» Objective
Take all the material and copy it exactly.

--- begin Data shown ---

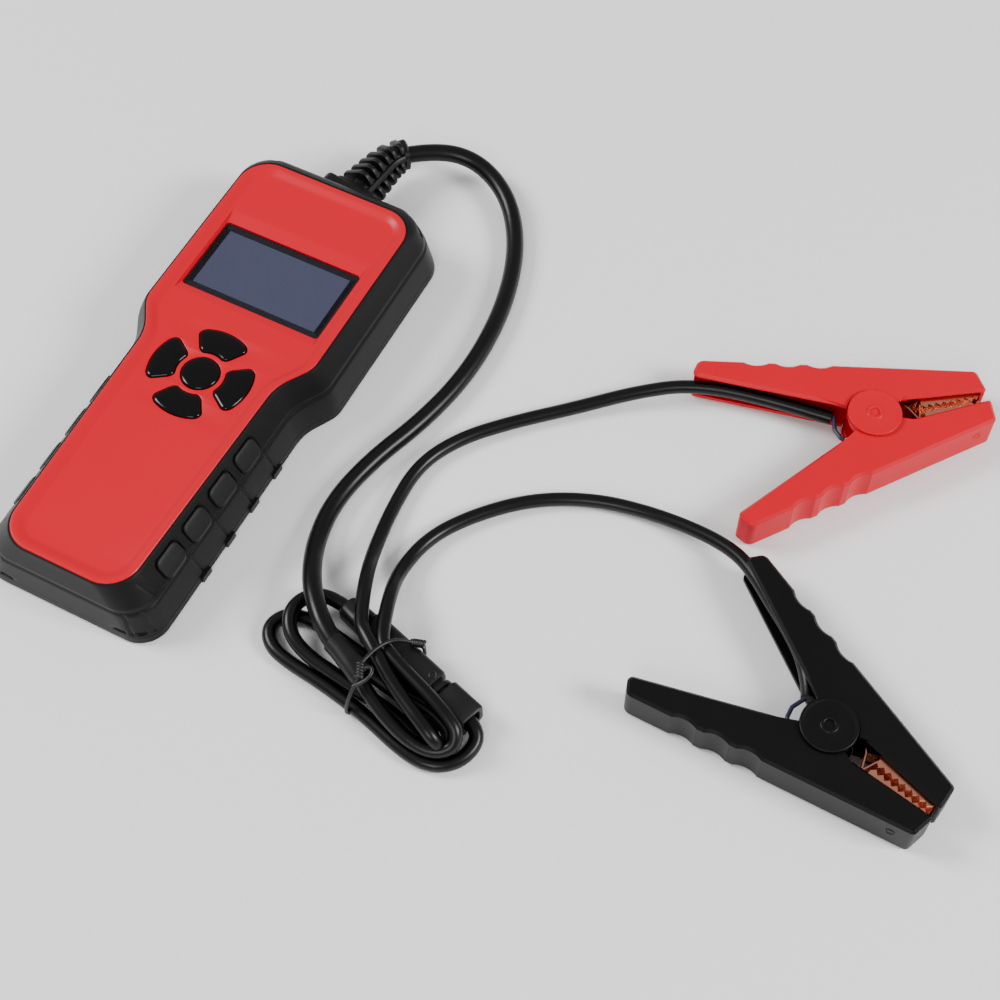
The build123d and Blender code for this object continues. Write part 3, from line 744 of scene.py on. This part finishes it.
@dataclass
class KeyPad:
    """Glossy keys: four sectors round one disc."""

    centre_y: float = -5.25
    disc_r: float = 7.2
    inner_r: float = 9.6
    outer_r: float = 20.0
    half_deg: float = 33.0
    low: float = 20.4
    shoulder: float = 25.2
    top: float = 26.15

    def plan(self, key: KeyShape, grow: float) -> list[Point2]:
        """Outline of a key, grown by a margin.

        Args:
            key: which key.
            grow: margin, negative to shrink.

        Returns:
            Points of its outline.
        """
        angle = key.value[1]
        if angle is None:
            steps = 64
            turn = [2 * math.pi * k / steps for k in range(steps)]
            r = self.disc_r + grow
            return [(r * math.cos(t), self.centre_y + r * math.sin(t)) for t in turn]
        mid = (self.inner_r + self.outer_r) / 2
        depth = self.outer_r - self.inner_r
        arc = 2 * mid * math.radians(self.half_deg)
        base = rounded_rect(depth + 2 * grow, arc + 2 * grow, max(2.6 + grow, 0.4), 8, 8)
        points = []
        for u, v in base:
            r, t = mid + u, v / mid + math.radians(angle)
            points.append((r * math.cos(t), self.centre_y + r * math.sin(t)))
        return points

    def build(self, key: KeyShape) -> bpy.types.Object:
        """Key with rounded edges and a crowned top."""
        profile = [
            (0.0, self.low), (0.0, self.shoulder), (-0.12, self.shoulder + 0.35),
            (-0.4, self.shoulder + 0.65), (-0.85, self.shoulder + 0.85),
            (-1.6, self.top), (-2.6, self.top + 0.12), (-3.6, self.top + 0.18),
        ]
        maker = MeshMaker()
        maker.skin([[(x, y, z) for x, y in self.plan(key, grow)] for grow, z in profile])
        name = key.value[0]
        made = maker.piece(f"{name}_cap", KEY_BLACK)
        enlist(made, KEY_BLACK, name, [name])
        return made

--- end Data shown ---

» Response to the task
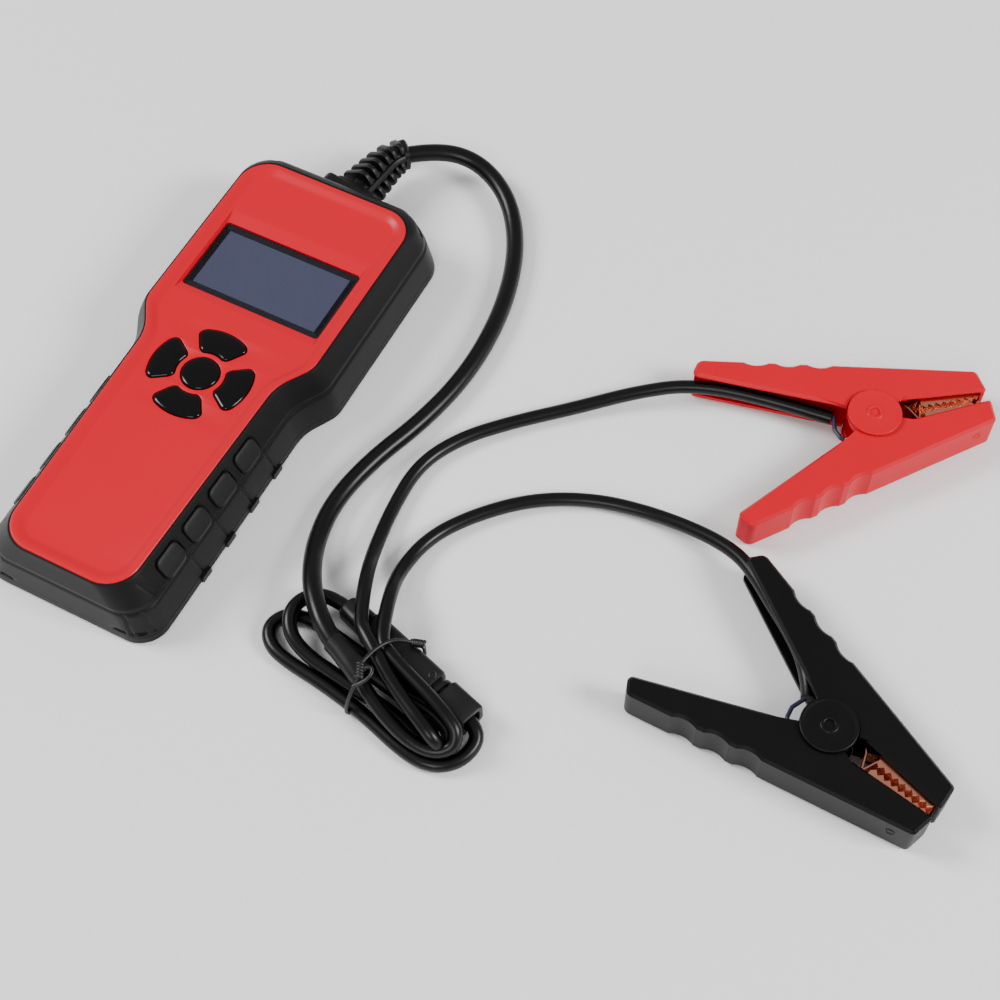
The build123d and Blender code for this object continues. Write part 3, from line 744 of scene.py on. This part finishes it.
@dataclass
class KeyPad:
    """Glossy keys: four sectors round one disc."""

    centre_y: float = -5.25
    disc_r: float = 7.2
    inner_r: float = 9.6
    outer_r: float = 20.0
    half_deg: float = 33.0
    low: float = 20.4
    shoulder: float = 25.2
    top: float = 26.15

    def plan(self, key: KeyShape, grow: float) -> list[Point2]:
        """Outline of a key, grown by a margin.

        Args:
            key: which key.
            grow: margin, negative to shrink.

        Returns:
            Points of its outline.
        """
        angle = key.value[1]
        if angle is None:
            steps = 64
            turn = [2 * math.pi * k / steps for k in range(steps)]
            r = self.disc_r + grow
            return [(r * math.cos(t), self.centre_y + r * math.sin(t)) for t in turn]
        mid = (self.inner_r + self.outer_r) / 2
        depth = self.outer_r - self.inner_r
        arc = 2 * mid * math.radians(self.half_deg)
        base = rounded_rect(depth + 2 * grow, arc + 2 * grow, max(2.6 + grow, 0.4), 8, 8)
        points = []
        for u, v in base:
            r, t = mid + u, v / mid + math.radians(angle)
            points.append((r * math.cos(t), self.centre_y + r * math.sin(t)))
        return points

    def build(self, key: KeyShape) -> bpy.types.Object:
        """Key with rounded edges and a crowned top."""
        profile = [
            (0.0, self.low), (0.0, self.shoulder), (-0.12, self.shoulder + 0.35),
            (-0.4, self.shoulder + 0.65), (-0.85, self.shoulder + 0.85),
            (-1.6, self.top), (-2.6, self.top + 0.12), (-3.6, self.top + 0.18),
        ]
        maker = MeshMaker()
        maker.skin([[(x, y, z) for x, y in self.plan(key, grow)] for grow, z in profile])
        name = key.value[0]
        made = maker.piece(f"{name}_cap", KEY_BLACK)
        enlist(made, KEY_BLACK, name, [name])
        return made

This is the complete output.